The Williams tennis family, not just the sisters themselves, have been usually spearheading all the gamesmanship incidents in women's tennis, and have more than a chip on their shoulders about alleged racism. These have lead to them being unpopular in many circles. Today's French Open semi featuring a grudge clash between Justine Henin-Hardenne & Serena Williams was no different, with the crowd booing the younger W on many an occasion. When Serena Williams lost the closely contested encounter and then walked away with only a cursory handshake, the crowd vocally disapproving of her into her lack of grace. Later, the post-match press meet saw the No.1 dissolve into uncharacteristic tears: More in this news item.

Very interesting that the French Open usually seems to have these kinds of incidents, especially in the women's draw. The Martina Hingis & Steffi Graf encounter of a few years back comes to mind.

For all those people who make jokes about how there is little work, please refrain from doing so. So much work then pours in, so much so that you get bitten in the back-side so badly, one feels one has been a lunch entree for a pack of rabid dogs!

Jun 4, 2003

A collection of quotes that I found during a little discussion on a related subject with my friend.

I don't agree with all of these quotes. I am definitely not an atheist. At times, I am an agnostic.

I find I need to believe that there is a god, someone like a big brother, to whom I can take my problems and he will help me. Who, in all my deepest bouts of loneliness never deserts me. Who sometimes provides the moral basis for an irrational desire to go out of my way to be nice to someone else. Who reserves the right to divine retribution when I cannot bring down a force on someone bad.

And on somedays, I cannot but question my very faith, whether I have invented the need for a God, omni-all and if it is a tenable argument.

Still, the above quotes are also, in the best traditions of debate, worth thinking about.

Jun 3, 2003

Let me tempt fate that sometimes when I listen to an inner intuition and get it right, I must feel a little pleased with myself.
Bhoot's trailers were rather mundane: they struggled to convey the scariness, possibly because they didn't want to reveal too much. But there were a few that caught the eye. Preceding the screening of Bhoot were a couple of Ram Gopal Varma productions, Darna Mana Hai, which I have already mentioned earlier. The other one was Main Madhuri Dixit Banna Chahti Hoon with Antara Mali as the starlet with the eponymous dream. It seemed to showcase some interesting performances. Whether it will merely be the female version of Asrani's Chala Murari Hero Banne will remain to be seen.

Jun 2, 2003

Pune quizzing in the limelight again

...though it wasn't the dream result that we'd hoped for.
All apropos the ESPN School quiz, which is probably the top national school quiz currently, but restricts itself to sports. I will do away with my usual encomiums to Harsha Bhogle (the man with the best job in India), take it for granted.

Last year, Abhinav Vidyalaya put on one smashing performance after another and it seemed to be a cinch that they would win. They inexplicably did not.

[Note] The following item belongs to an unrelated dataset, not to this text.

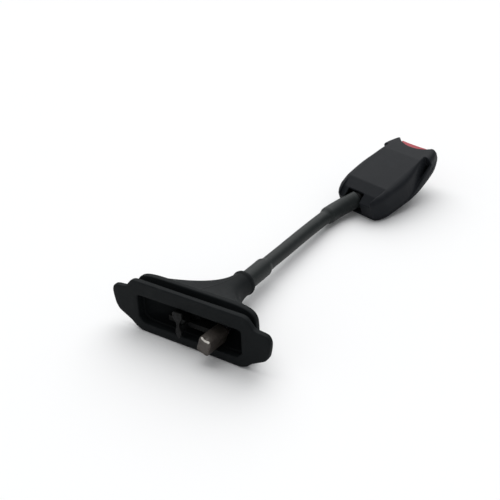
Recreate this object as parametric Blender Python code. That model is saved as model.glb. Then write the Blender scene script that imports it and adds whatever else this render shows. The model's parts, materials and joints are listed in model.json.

This year, I kept an eye out for this team, thinking they would steam roll their way through the opposition. But this time they didn't.

(Read an Abhinav-alumnus' account of the same)

It did seem a little off-the-script when AV didn't get a century in their prelims. Neither did they get anywhere near it. Blame me for being unfair to this champion team, but blame them for setting up such high expectations.
AV started off shooting down the anagrams in Citius, but when they struggled to identify a golden-haired figure looking like Brett Lee in no-camoflauge as Brett Lee, the warning bells had started to ring. It got a little embarassing when they even guessed Monica Seles. Hmm. As signs go, that was one in scarlet.
They still led rather aaram-se after 2 rounds, but started to turn on the hara-kiri instinct in round 3. According to me, the quiz turned when AV identified Phil Tufnell as Dion Nash. Even Harsha Bhogle was a little disappointed with the quality of that guess. AV could now feel the hot breath of their rivals Rangubai Junnare from Nasik on their neck as RJS got this answer to move into 1 point behind AV.

And here's where I disagree with Gaurav: he opined that had AV shown a little more courage, they might've emerged winners. Having watched the show as much as he must have, I have to beg to differ because of the following: though the questions and participants are great, I have to criticise the following aspects of the format.
First, I don't always agree with the level of questions chosen for the 5-, 10- & 20-pointers. Subjective of course. Also, the team in front at the beginning of the final round has to take first shot. Which means in a tight contest, the team in 2nd spot know exactly how much they need to win: the risks have to be taken by the leading team, thus penalizing them for doing better in the earlier rounds. AV could not gamble with a ten: if they missed it, RJS would have won even without attempting the last qn. Getting a 5 was more realistic for AV to force RJS to go for the final qn and see if they missed. They didn't and AV lost.

In this heavy spotlight on AV, I'm being unfair to the other two Pune teams Symbiosis & Bishops that made it to the West Zone final. Good luck to them and may they make a splash in the National Finals.